**Stated problem:** Repeat exactly, please, the lines that begin at the start of the listing and end at the line holding "point = place_on_ring(net, inputs, here, section.point)".

**Supplied information:**

+---+

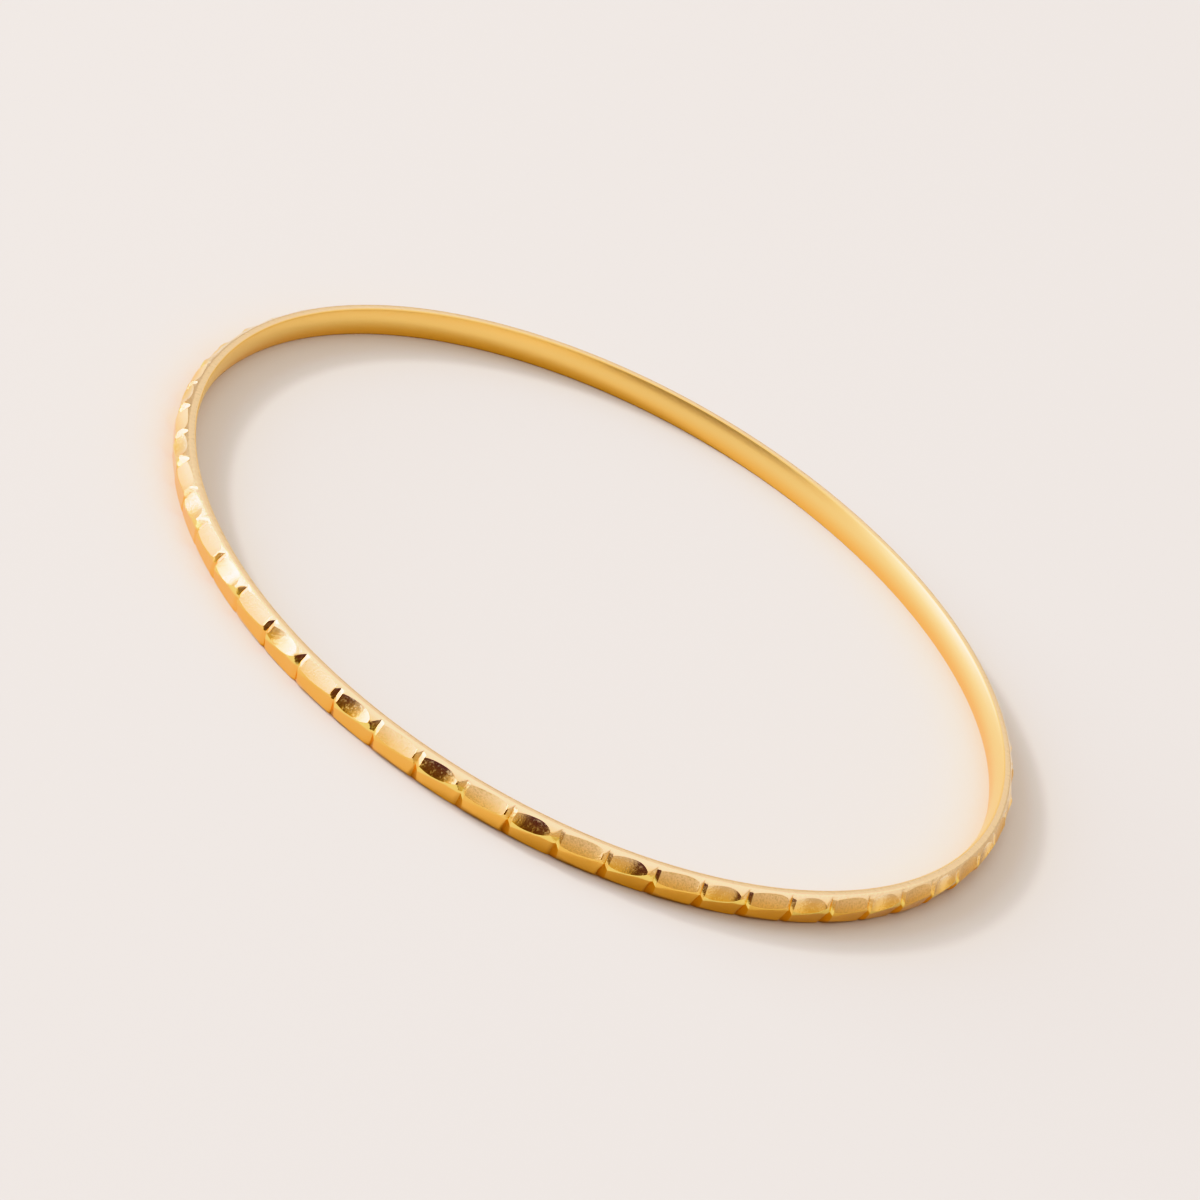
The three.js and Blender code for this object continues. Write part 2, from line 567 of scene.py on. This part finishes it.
def bangle_tree():
    """A flat grid, one unit square to a face, that is bent to the ring.

    Its columns run round the ring and its rows round the wire's section. On a face, column and row
    are those of its middle.
    """
    tree = bpy.data.node_groups.new("faceted bangle", "GeometryNodeTree")
    tree.interface.new_socket("Geometry", in_out="OUTPUT", socket_type="NodeSocketGeometry")
    for name in ("Polished Gold", "Satin Gold"):
        tree.interface.new_socket(name, in_out="INPUT", socket_type="NodeSocketMaterial")
    for name in SIZES:
        tree.interface.new_socket(name, in_out="INPUT", socket_type="NodeSocketFloat")
    net = Net(tree)
    group_in = net.add("NodeGroupInput").end.node
    inputs = {end.name: Socket(net, end) for end in group_in.outputs if end.name}

    x, y, _ = net.split(net.add("GeometryNodeInputPosition"))
    column = x + COLUMNS / 2
    row = y + SECTION_ROWS / 2
    here = Repeat(net, inputs, net.maths("ROUND", column))
    section = wire_section(net, net.maths("ROUND", row), here, inputs)
    assert section.rows == SECTION_ROWS
    point = place_on_ring(net, inputs, here, section.point)

    mesh = net.add("GeometryNodeMeshGrid", sockets={
        "Size X": COLUMNS, "Size Y": SECTION_ROWS,
        "Vertices X": COLUMNS + 1, "Vertices Y": SECTION_ROWS + 1}, out="Mesh")
    face_cell = net.floor(column / REPEAT_STEPS)
    face_step = column - face_cell * REPEAT_STEPS
    satin_cell = net.maths("FLOORED_MODULO", face_cell, 2)
    right_wall = face_step > REPEAT_STEPS - RIGHT_WALL_STEPS
    upper = section.between(row, "upper facet", "nose") * (face_step < FACET_STEPS)
    nose = section.between(row, "nose", "lower facet")
    lower = section.between(row, "lower facet", "lower shoulder")
    marks = {
        # Three of these marks carry painted light into the colour: painted reflection on the lower
        # row, painted reflection on the polished nose, and painted shade in the creases of the
        # lower notches.
        "below": section.between(row, "lower facet", "lower land"),
        "crease": section.between(row, "lower facet", "lower rounding") * right_wall,
        "inside": 1 - section.between(row, "upper land", "lower inner edge"),
        "bright nose": nose * (1 - satin_cell),
        "part": upper + 2 * nose + lower,
        "facet": upper,
        "satin": upper * satin_cell,
    }
    for name, value in marks.items():
        mesh = net.add("GeometryNodeStoreNamedAttribute", {"data_type": "FLOAT", "domain": "FACE"},
                       {"Geometry": mesh, "Name": name, "Value": value})
    mesh = net.add("GeometryNodeSetPosition", sockets={"Geometry": mesh, "Position": point})
    mesh = net.add("GeometryNodeMergeByDistance",
                   sockets={"Geometry": mesh, "Distance": MERGING_DISTANCE})
    mesh = net.add("GeometryNodeFlipFaces", sockets={"Mesh": mesh})

    # On an edge, a mark is the mean of its two faces', so it has a half where two parts meet.
    parts = net.add("GeometryNodeInputNamedAttribute", {"data_type": "FLOAT"}, {"Name": "part"})
    satin = net.add("GeometryNodeInputNamedAttribute", {"data_type": "FLOAT"}, {"Name": "satin"})
    half = net.maths("FRACT", parts)
    border = (half > 0.1) * (half < 0.9)
    sharp = net.most(border, net.add("GeometryNodeInputMeshEdgeAngle") > SHARP_EDGE)
    mesh = net.add("GeometryNodeSetShadeSmooth", {"domain": "FACE"},
                   {"Geometry": mesh, "Shade Smooth": True})
    mesh = net.add("GeometryNodeSetShadeSmooth", {"domain": "EDGE"},
                   {"Geometry": mesh, "Selection": sharp, "Shade Smooth": False})
    mesh = net.add("GeometryNodeRealizeInstances", sockets={"Geometry": mesh})
    mesh = net.add("GeometryNodeSetMaterial", sockets={
        "Geometry": mesh, "Material": inputs["Polished Gold"]})
    mesh = net.add("GeometryNodeSetMaterial", sockets={
        "Geometry": mesh, "Selection": satin > 0.5, "Material": inputs["Satin Gold"]})
    net.add("NodeGroupOutput", sockets={"Geometry": mesh})
    return tree


def make_bangle(polished, satin):
    """Runs the tree on an empty object and keeps the mesh that it gives."""
    tree = bangle_tree()
    maker = bpy.data.objects.new("bangle maker", bpy.data.meshes.new("bangle maker"))
    bpy.context.scene.collection.objects.link(maker)
    modifier = maker.modifiers.new("facets", "NODES")
    modifier.node_group = tree
    values = {"Polished Gold": polished, "Satin Gold": satin, **SIZES}
    for item in tree.interface.items_tree:
        if item.in_out == "INPUT":
            modifier[item.identifier] = values[item.name]
    bpy.context.view_layer.update()
    evaluated = maker.evaluated_get(bpy.context.evaluated_depsgraph_get())
    mesh = bpy.data.meshes.new_from_object(evaluated)
    mesh.name = "bangle"
    bpy.data.objects.remove(maker)
    for name in ("part", "satin"):  # only the tree reads these two
        mesh.attributes.remove(mesh.attributes[name])
    bangle = bpy.data.objects.new("gold_bangle", mesh)
    bpy.context.scene.collection.objects.link(bangle)
    return bangle


# ---------------------------------------------------------------- finishes

# The polished gold, painted with reflection: deeper below, standing in for gold that mirrors its
# own glow and the shade under it, and paler towards the top, standing in for bright reflections.
# Each stop is a share of the wire's height and the colour there.
OUTSIDE_GOLD_PAINTED_REFLECTION = (
    (0.35, (1, 0.58, 0.13, 1)),
    (0.6, (1, 0.64, 0.17, 1)),
    (0.8, (1, 0.69, 0.29, 1)),
    (0.95, (0.97, 0.79, 0.51, 1)),
)
# Painted reflection on the lower row: a deep amber standing in for the shadowed floor and
# neighbouring gold that it mirrors.
LOWER_ROW_PAINTED_REFLECTION = (1, 0.565, 0.14, 1)
# Painted reflection on the polished nose: a bright yellow standing in for the lit floor that it
# mirrors.
NOSE_PAINTED_REFLECTION = (1, 0.75, 0.22, 1)
# Painted shade in the creases of the lower notches: a dark orange standing in for shade and gold
# mirrored in gold.
CREASE_PAINTED_SHADE = (0.88, 0.38, 0.06, 1)
# The inside is painted with reflection: a deeper amber low down and a paler gold higher up,
# standing in for what the wall mirrors.
INSIDE_GOLD = (1, 0.7, 0.25, 1)
INSIDE_LOW_PAINTED_REFLECTION = (1, 0.6, 0.16, 1)
INSIDE_PAINTED_PALING = (0.3 * MM, 1.6 * MM)  # the heights between which the inside turns paler

# The satin gold, with painted shade: darker towards the bottom and paler towards the top
SATIN_PAINTED_SHADE_GOLD = (0.84, 0.49, 0.14, 1)
SATIN_PAINTED_LIT_GOLD = (0.92, 0.66, 0.34, 1)
SATIN_PAINTED_PALING = (1.3 * MM, 2.3 * MM)
SATIN_PITS = (0.56, 0.35, 0.12, 1)
PIT_STRENGTH = 0.45

# The unevenness in the surface: the sizes of its swells, and the levels between which the specks
# become grazes and the grain becomes pits
WAVE_SIZE = 0.4 * MM
SPECK_SIZE = 0.28 * MM
GRAIN_SIZE = 0.14 * MM
GRAZES = (0.48, 0.68)
PITS = (0.55, 0.4)

# Relief, in millimetres
WAVE_HEIGHT = 0.02
SPECK_HEIGHT = 0.02
FACET_SPECK_HEIGHT = 0.014  # the same in a polished facet
GRAIN_HEIGHT = 0.07
SCOOP_MIDDLE = 0.4  # as a share of the repeat
SCOOP_HOLLOW = 0.05  # how much deeper it is at one millimetre from its middle

# Roughness: a pair is at the bottom and at the top of the unevenness.
POLISHED_ROUGHNESS = (0.03, 0.15)
GRAZE_ROUGHNESS = 0.3  # what a graze in a polished facet adds
INSIDE_ROUGHNESS = 0.36
SATIN_ROUGHNESS = (0.3, 0.44)

FLOOR_COLOUR = (0.54, 0.5, 0.465, 1)
FLOOR_ROUGHNESS = 0.9


def new_material(name):
    material = bpy.data.materials.new(name)
    material.use_nodes = True
    material.node_tree.nodes.clear()
    return material, Net(material.node_tree)


def mark(net, name):
    """What the bangle's tree has stored on a face under this name: 0 or 1."""
    return net.add("ShaderNodeAttribute", {"attribute_name": name}, out="Fac")


def metal(net, colour, roughness, height):
    """Finishes a material as bare metal; height is its relief in millimetres."""
    relief = {"Height": height, "Strength": 1, "Distance": MM}
    shader = net.add("ShaderNodeBsdfPrincipled", sockets={
        "Base Color": colour, "Metallic": 1, "Roughness": roughness,
        "Normal": net.add("ShaderNodeBump", sockets=relief)})
    net.add("ShaderNodeOutputMaterial", sockets={"Surface": shader})


def scoop_height(net, x, y, on_facet):
    """The hollow of each facet along the ring, in millimetres."""
    turn = net.maths("ARCTAN2", y, x) - START_ANGLE + 2 * pi
    share = net.maths("FRACT", turn * (FACETS / (2 * pi)))
    along = (share - SCOOP_MIDDLE) * (2 * pi / FACETS * NOSE_RADIUS / MM)
    return SCOOP_HOLLOW * along * along * on_facet


def polished_colour_with_painted_light(net, height, inside):
    ramp = net.add("ShaderNodeValToRGB", {"stops": OUTSIDE_GOLD_PAINTED_REFLECTION},
                   {"Fac": height / (2 * HALF_HEIGHT)}, "Color")
    # Painted reflection: deep amber on the lower row.
    colour = net.mix_colours(ramp, LOWER_ROW_PAINTED_REFLECTION, mark(net, "below"))
    # Painted reflection: bright yellow on the polished nose.
    colour = net.mix_colours(colour, NOSE_PAINTED_REFLECTION, mark(net, "bright nose"))
    # Painted shade: dark orange in the creases of the lower notches.
    colour = net.mix_colours(colour, CREASE_PAINTED_SHADE, mark(net, "crease"))
    # Painted reflection on the inside: paler towards the top.
    inside_painted_paling = net.smooth(height, *INSIDE_PAINTED_PALING)
    inside_colour = net.mix_colours(INSIDE_LOW_PAINTED_REFLECTION, INSIDE_GOLD, inside_painted_paling)
    return net.mix_colours(colour, inside_colour, inside)


def polished_gold():
    """Bright and slightly wavy, with fine grazes in the facets and a duller inside."""
    material, net = new_material("polished gold")
    place = net.add("ShaderNodeTexCoord", out="Object")
    x, y, z = net.split(place)
    waves = net.noise(place, WAVE_SIZE, detail=5, roughness=0.62)
    specks = net.noise(place, SPECK_SIZE, detail=4, roughness=0.8)
    inside = mark(net, "inside")
    on_facet = mark(net, "facet")
    speck_height = blend(SPECK_HEIGHT, FACET_SPECK_HEIGHT, on_facet)
    relief = WAVE_HEIGHT * waves + speck_height * specks
    grazes = on_facet * net.smooth(specks, *GRAZES)
    roughness = blend(*POLISHED_ROUGHNESS, waves) + GRAZE_ROUGHNESS * grazes
    metal(net, polished_colour_with_painted_light(net, z, inside),
          roughness=blend(roughness, INSIDE_ROUGHNESS, inside),
          height=scoop_height(net, x, y, on_facet) + relief * (1 - inside))
    return material


def satin_gold():
    """Finely grained, with darker pits."""
    material, net = new_material("satin gold")
    place = net.add("ShaderNodeTexCoord", out="Object")
    x, y, z = net.split(place)
    grain = net.noise(place, GRAIN_SIZE, detail=4, roughness=0.7)
    # Painted shade: darker towards the bottom, paler towards the top.
    colour = net.mix_colours(SATIN_PAINTED_SHADE_GOLD, SATIN_PAINTED_LIT_GOLD, net.smooth(z, *SATIN_PAINTED_PALING))
    pits = PIT_STRENGTH * net.smooth(grain, *PITS)
    metal(net, net.mix_colours(colour, SATIN_PITS, pits),
          roughness=blend(*SATIN_ROUGHNESS, grain),
          height=scoop_height(net, x, y, mark(net, "facet")) + GRAIN_HEIGHT * grain)
    return material


def floor_material():
    material, net = new_material("pale matt floor")
    shader = net.add("ShaderNodeBsdfPrincipled", sockets={
        "Base Color": FLOOR_COLOUR, "Roughness": FLOOR_ROUGHNESS})
    net.add("ShaderNodeOutputMaterial", sockets={"Surface": shader})
    return material


# ---------------------------------------------------------------- the studio

# The light that comes from the walls, the ceiling, and the dark and bright patches of the walls
WALL = (0.66, 0.52, 0.41, 1)
CEILING = (1.5, 1.42, 1.32, 1)
WALL_TO_CEILING = (0.25, 0.85)  # between the elevations that have these sines
DARK = (0.07, 0.035, 0.08, 1)
BRIGHT = (8.4, 10, 12.5, 1)

# The dark patches hold some lighter clutter.
CLUTTER = (0.6, 0.4, 0.42, 1)
CLUTTER_SIZE = 1 / 24  # as a share of the distance to the walls
CLUTTER_LEVELS = (0.5, 0.66)

# Where the middle of a patch is seen, and the angles from there between which it fades, in degrees
DARK_PATCHES = (
    {"azimuth": 258, "elevation": 19, "inner": 15, "outer": 27},
    {"azimuth": 278, "elevation": 19, "inner": 15, "outer": 27},
)
BRIGHT_PATCH = {"azimuth": 182, "elevation": 18, "inner": 12, "outer": 33}

LIGHT_DISTANCE = 0.8  # from the ring's centre
FLOOR_HALF_SIZE = 3


def direction(azimuth, elevation):
    """A unit vector; azimuth runs from +X towards +Y. Both angles are in degrees."""
    a, e = radians(azimuth), radians(elevation)
    return Vector((cos(a) * cos(e), sin(a) * cos(e), sin(e)))


def patch(net, ray, azimuth, elevation, inner, outer):
    """1 within inner degrees of the patch's middle, 0 from outer degrees on."""
    toward = net.add("ShaderNodeVectorMath", {"operation": "DOT_PRODUCT"},
                     {0: ray, 1: direction(azimuth, elevation)}, out="Value")
    return net.smooth(toward, cos(radians(outer)), cos(radians(inner)))


def studio_world():
    world = bpy.data.worlds.new("studio")
    bpy.context.scene.world = world
    world.use_nodes = True
    world.node_tree.nodes.clear()
    net = Net(world.node_tree)
    ray = net.add("ShaderNodeTexCoord", out="Generated")
    _, _, up = net.split(ray)
    clutter = net.noise(ray, CLUTTER_SIZE, detail=5, roughness=0.7)
    dark = net.mix_colours(DARK, CLUTTER, net.smooth(clutter, *CLUTTER_LEVELS))
    colour = net.mix_colours(WALL, CEILING, net.smooth(up, *WALL_TO_CEILING))
    for dark_patch in DARK_PATCHES:
        colour = net.mix_colours(colour, dark, patch(net, ray, **dark_patch))
    colour = net.mix_colours(colour, BRIGHT, patch(net, ray, **BRIGHT_PATCH))
    background = net.add("ShaderNodeBackground", sockets={"Color": colour, "Strength": 1})
    net.add("ShaderNodeOutputWorld", sockets={"Surface": background})


def disc_light(name, azimuth, elevation, size, power):
    """A round lamp that faces the ring; its size is its diameter and its power is in watts."""
    data = bpy.data.lights.new(name, "AREA")
    data.shape = "DISK"
    data.size = size
    data.energy = power
    light = bpy.data.objects.new(name, data)
    toward = direction(azimuth, elevation)
    light.location = toward * LIGHT_DISTANCE
    light.rotation_euler = toward.to_track_quat("Z", "Y").to_euler()
    bpy.context.scene.collection.objects.link(light)


def make_floor():
    """A square in the plane that the ring's base rests on."""
    mesh = bpy.data.meshes.new("floor")
    sides = ((-1, -1), (1, -1), (1, 1), (-1, 1))
    corners = [(x * FLOOR_HALF_SIZE, y * FLOOR_HALF_SIZE, base) for x, y in sides]
    mesh.from_pydata(corners, [], [(0, 1, 2, 3)])
    mesh.materials.append(floor_material())
    floor = bpy.data.objects.new("floor", mesh)
    bpy.context.scene.collection.objects.link(floor)
    return floor


def make_camera():
    """Looks down at the ring from the front, rolled so that the ring's right side hangs lower."""
    distance = 0.3817
    azimuth, elevation, roll = -91.747, 28.819, 29.697  # in degrees
    target = Vector((0, 0, HALF_HEIGHT - 0.135 * MM))  # just below the ring's centre
    toward = direction(azimuth, elevation)
    data = bpy.data.cameras.new("camera")
    data.sensor_width = 36
    data.lens = 160
    data.clip_start = 0.01
    data.clip_end = 10
    camera = bpy.data.objects.new("camera", data)
    aim = toward.to_track_quat("Z", "Y").to_matrix().to_4x4()
    turn = Matrix.Rotation(radians(roll), 4, "Z")
    camera.matrix_world = Matrix.Translation(target + toward * distance) @ aim @ turn
    bpy.context.scene.collection.objects.link(camera)
    bpy.context.scene.camera = camera


make_camera()
bangle = make_bangle(polished_gold(), satin_gold())
floor = make_floor()
disc_light("key", azimuth=176, elevation=30, size=0.09, power=3)
disc_light("glint", azimuth=177, elevation=6, size=0.1, power=2)
studio_world()
bpy.context.scene.view_settings.view_transform = "Khronos PBR Neutral"

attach(bangle, "root")
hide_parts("bangle")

+---+

**Task output:**
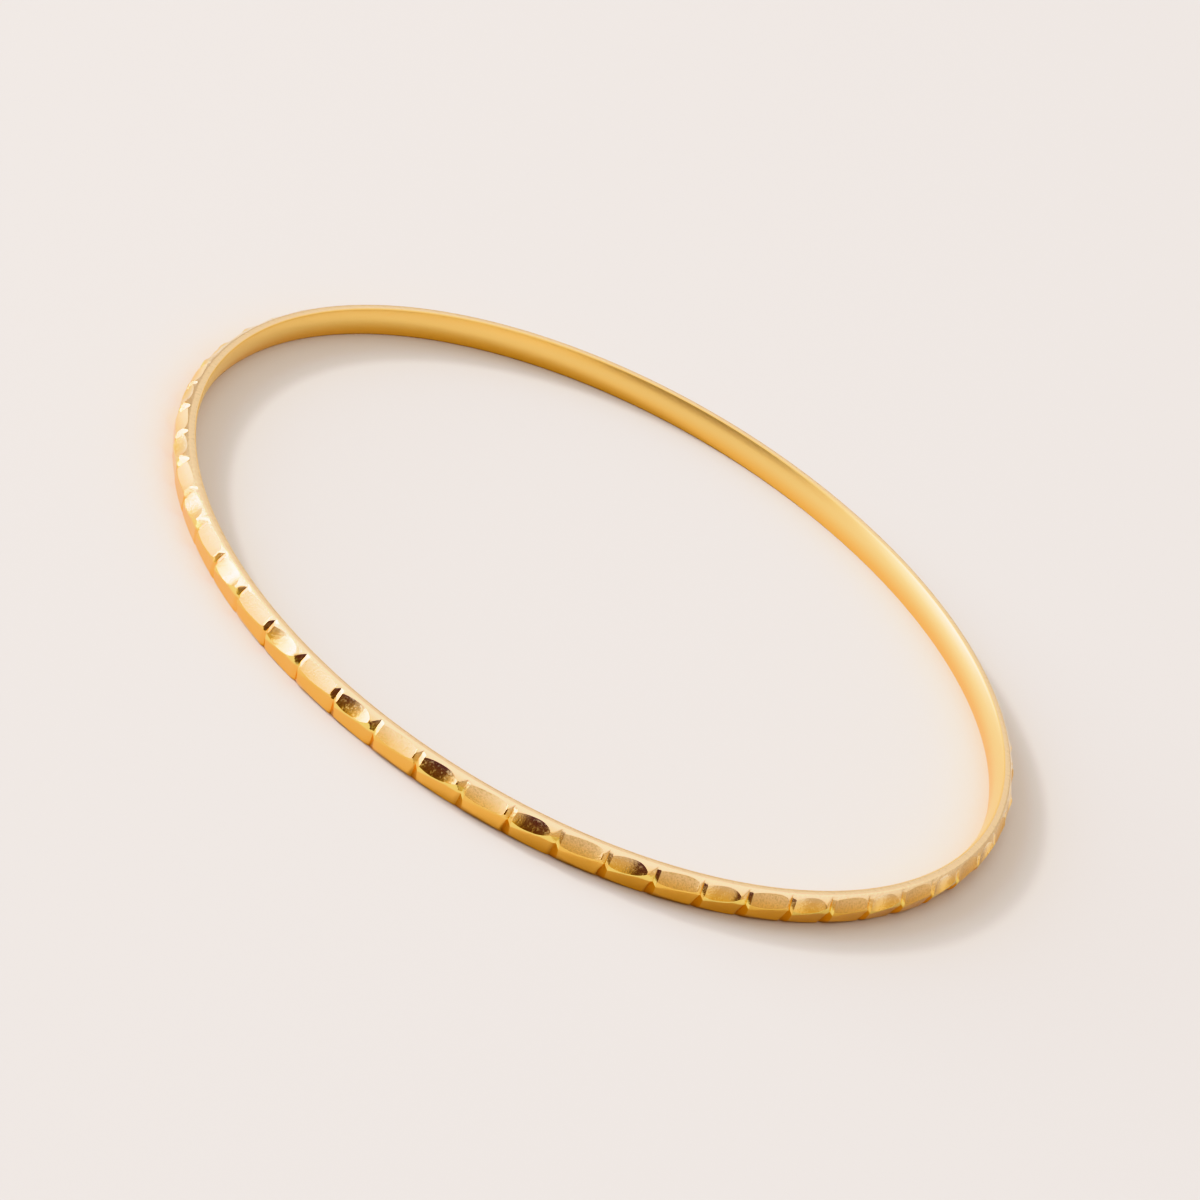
The three.js and Blender code for this object continues. Write part 2, from line 567 of scene.py on. This part finishes it.
def bangle_tree():
    """A flat grid, one unit square to a face, that is bent to the ring.

    Its columns run round the ring and its rows round the wire's section. On a face, column and row
    are those of its middle.
    """
    tree = bpy.data.node_groups.new("faceted bangle", "GeometryNodeTree")
    tree.interface.new_socket("Geometry", in_out="OUTPUT", socket_type="NodeSocketGeometry")
    for name in ("Polished Gold", "Satin Gold"):
        tree.interface.new_socket(name, in_out="INPUT", socket_type="NodeSocketMaterial")
    for name in SIZES:
        tree.interface.new_socket(name, in_out="INPUT", socket_type="NodeSocketFloat")
    net = Net(tree)
    group_in = net.add("NodeGroupInput").end.node
    inputs = {end.name: Socket(net, end) for end in group_in.outputs if end.name}

    x, y, _ = net.split(net.add("GeometryNodeInputPosition"))
    column = x + COLUMNS / 2
    row = y + SECTION_ROWS / 2
    here = Repeat(net, inputs, net.maths("ROUND", column))
    section = wire_section(net, net.maths("ROUND", row), here, inputs)
    assert section.rows == SECTION_ROWS
    point = place_on_ring(net, inputs, here, section.point)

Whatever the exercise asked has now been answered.